Manager les nouvelles générations
Les organisations ont tout à gagner à recruter de jeunes salariés. En effet, l’âge moyen dans l’entreprise et la fonction publique est souvent proche de cinquante ans. La diversité est un enjeu et une richesse pour les équipes, une source de créativité, d’énergie et d’innovation.

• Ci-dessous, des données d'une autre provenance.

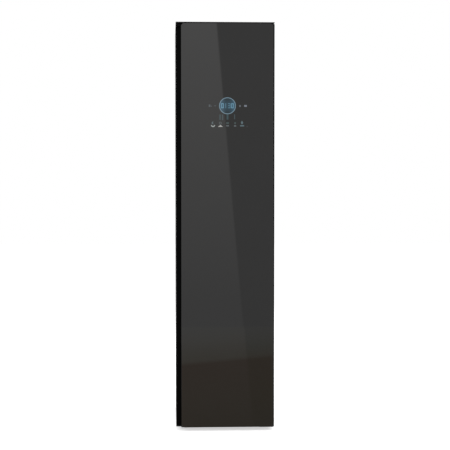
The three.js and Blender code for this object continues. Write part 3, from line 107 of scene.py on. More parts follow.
def on_glass(px, py):
    """Where the line of sight through a pixel meets the front of the glass, as (x, z) in metres."""
    ahead = Vector((math.sin(YAW) * math.cos(PITCH), math.cos(YAW) * math.cos(PITCH), -math.sin(PITCH)))
    right = Vector((math.cos(YAW), -math.sin(YAW), 0))
    line = ahead + right * ((px - IMAGE / 2) / FOCAL) + right.cross(ahead) * ((IMAGE / 2 - py) / FOCAL)
    spot = EYE + line * ((GLASS_FACE - EYE.y) / line.y)
    return spot.x, spot.z


PIXEL = on_glass(228, 105)[0] - on_glass(227, 105)[0]
print("one pixel of the photograph is", round(PIXEL / MM, 2), "mm on the glass")

# %% [markdown]
# ## Shader maths that reads like maths
# A material is a net of small boxes, and a long formula drawn with them is hard to read. `Value` wraps
# the output of a box so that `+`, `-`, `*` and `/` add the box for that sum, and `Graph.node` makes any
# other box from its type, what goes into it and its settings.

# %% Values that add up
class Value:
    """A number, colour or vector that flows through a net."""

    def __init__(self, graph, socket):
        self.graph = graph
        self.socket = socket


def sum_method(operation, swapped):
    def method(self, other):
        pair = (other, self) if swapped else (self, other)
        return self.graph.node("ShaderNodeMath", {0: pair[0], 1: pair[1]}, operation=operation)
    return method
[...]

On parle ici des moins de trente ans : une génération qu’on appelle parfois millenials42 ou Y - « why » parce qu’elle ne se contenterait pas de la réponse « c’est comme ça ! ». Son insertion est souvent difficile, leur taux de chômage reste un des plus élevés d’Europe43. Réticence à recruter des jeunes, un manque d’expérience leur est opposé, alors même qu’ils ont très souvent une expérience professionnelle, via des stages en particulier. Pour eux, le diplôme est une valeur immédiatement transformable en emploi. Mais le recrutement se fait aussi sur la base de qualités personnelles et subjectives auxquelles s’ajoute une autre tendance (surtout en période de crise) consistant à recruter des personnes surqualifiées, jugées efficaces plus rapidement. Ce qui amène au déclassement probatoire avec le risque d’être démotivé très rapidement après avoir fait le tour du poste de travail44. Leur premier emploi reste un tremplin, un passage nécessaire pour valider les acquis.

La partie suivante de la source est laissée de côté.